IBK sait qu’il ne peut plus rester politiquement immobile. Il invite l’imam Dicko au palais de Koulouba, tend la main aux chefs politiques du mouvement – dont certains sont ses anciens ministres –, promet de rétablir dans leurs droits les députés retoqués par la Cour constitutionnelle. Son fils, Karim Keïta, honni par les manifestants, démissionne de son poste de président de la commission de la défense de l’Assemblée nationale. Trop peu, trop tard. «Il a tenté de faire des concessions par étapes, en lâchant petit à petit, résume un parlementaire de la majorité. Mais les négociations n’aboutiront pas s’il ne fait pas de concessions majeures. La seule solution envisageable, désormais, c’est la dissolution de l’Assemblée nationale, un mécanisme prévu par la Constitution.»

Traits tirés
Le président malien est de plus en plus esseulé. «Beaucoup de gens de son camp sont en train de le lâcher, affirme Boubacar Ba, à la tête du Centre d’analyse stratégique sur la gouvernance et la sécurité au Sahel. Il semble en déphasage croissant avec son pays.» Le 11 juin, IBK fait annuler le «meeting de soutien aux institutions de la République». Même son vieux rival Soumaïla Cissé, le chef de l’opposition malienne, kidnappé par les jihadistes pendant la campagne électorale, lui manque. Avec le modéré surnommé «Soumi», le dialogue aurait été possible, pense certainement IBK. Mais sa libération, plusieurs fois présentée comme imminente, ne survient toujours pas. Autre épine dans le pied présidentiel. A chaque nouvelle apparition publique, le chef de l’Etat, apparaît les traits tirés sous son bonnet blanc.
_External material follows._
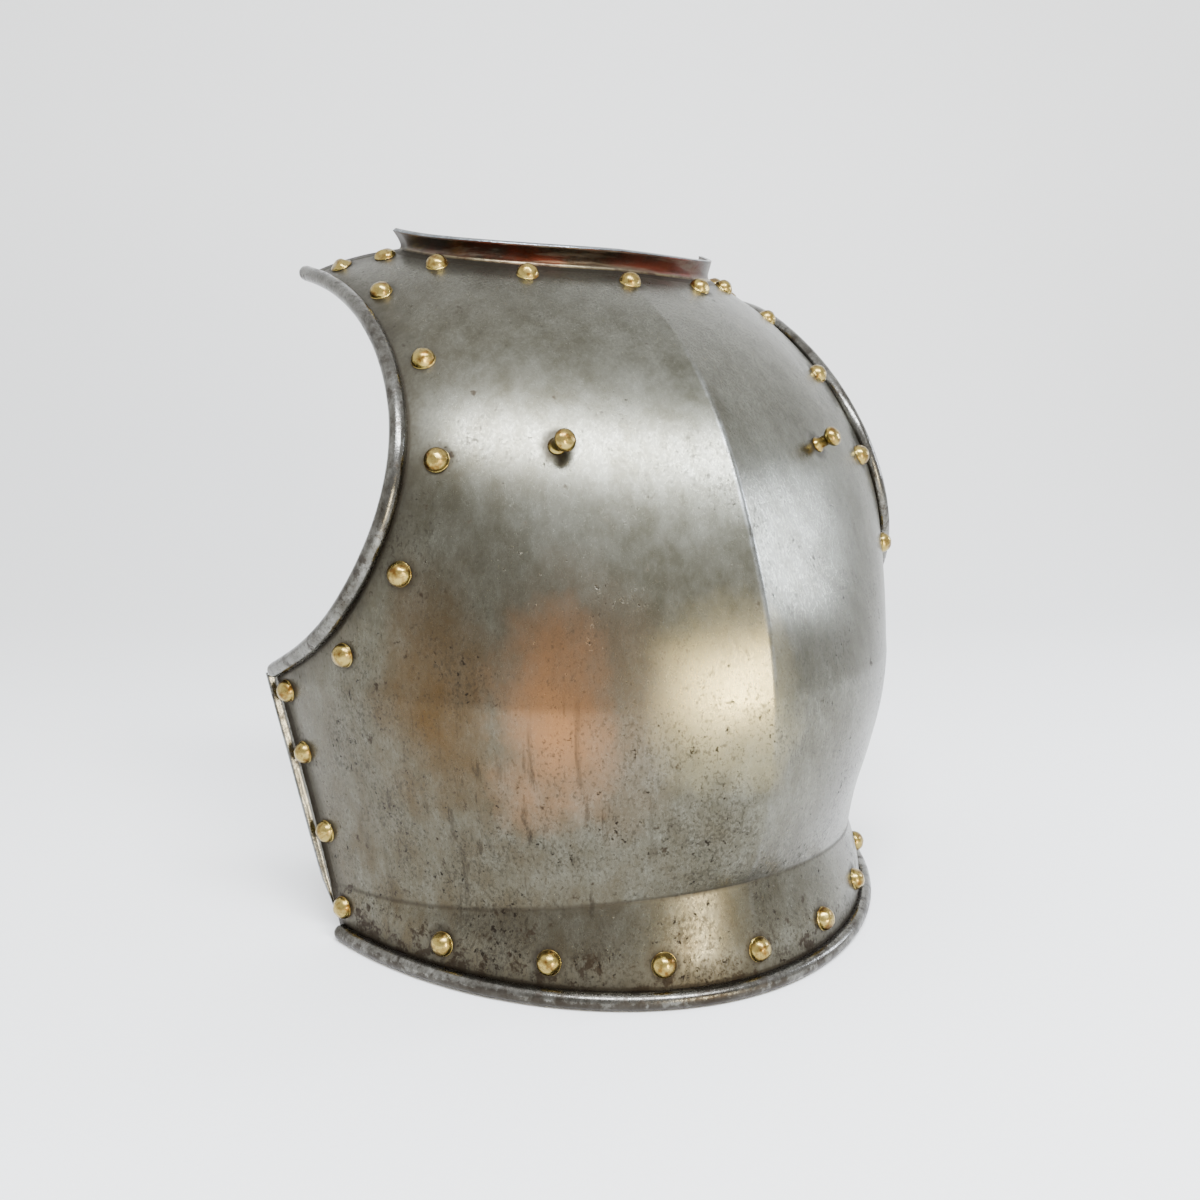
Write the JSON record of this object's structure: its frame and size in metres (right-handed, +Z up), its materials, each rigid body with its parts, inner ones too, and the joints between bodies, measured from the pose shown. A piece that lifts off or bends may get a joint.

Lundi, un sommet extraordinaire de la Cédéao consacré à la situation malienne doit se tenir par visioconférence. «A l’issue de ce sommet, je pense que la Cédéao prendra des mesures fortes pour accompagner le Mali», a dit son président en exercice, le chef de l’Etat nigérien Mahamadou Issoufou, en soulignant qu’il n’était pas question de «faire partir le président IBK alors qu’il a été démocratiquement élu» – une «ligne rouge» pour l’organisation régionale. En attendant, dans un souci d’apaisement, le M5-RFP a accepté une trêve de dix jours, renonçant à organiser des manifestations jusque 48 heures après la grande fête de Tabaski (l’Aïd el-Kebir), soit le 2 août.

«Partage du gâteau»
Ce répit peut-il être mis à profit pour débloquer la situation ? «Il y a certainement des gens, à l’intérieur du M5-RFP, qui seraient prêts à accepter un compromis politique. Mais ce n’est pas ce que la rue demande : c’est ce qui rend la position du mouvement si complexe, explique Mirjam Tjassing, directrice régionale de l’Institut néerlandais pour la démocratie multipartite. La question est de savoir si ce compromis politique suffira par rapport au changement réclamé.» Jusqu’à présent, les discussions ont porté sur le «partage du gâteau» politique malien, pas sur les problèmes de fond – justice, corruption, pauvreté, sécurité, conflits intercommunautaires – qui alimentent la colère populaire.

«Il faut un signal fort sur la gouvernance, l’essentiel est de rétablir la confiance avec la population, poursuit l’experte. Or celle-ci est tellement abîmée que le Mali ne peut pas gâcher une nouvelle opportunité.» En parrainant un futur accord, l’imam Mahmoud Dicko, qui s’est toujours tenu en dehors de la sphère gouvernementale, pourrait être le garant de cette confiance retrouvée. «Il est suffisamment écouté pour imposer un deal politique assorti d’un engagement fort sur la bonne gouvernance, estime Mirjam Tjassing. Mais il a aussi beaucoup à perdre en cas d’échec.»

Pour la communauté internationale, il y a désormais urgence. Le Mali ne peut pas se permettre une instabilité prolongée alors que le pays reste l’épicentre de l’insurrection jihadiste au Sahel, chaque année plus meurtrière. Mardi encore, deux gendarmes maliens ont été assassinés dans la ville de Gao. Jeudi, un soldat français a été tué dans la région de Gossi lorsque «son engin blindé a sauté au contact d’un véhicule suicide chargé d’explosifs», a indiqué la ministre des Armées, Florence Parly, dans un communiqué.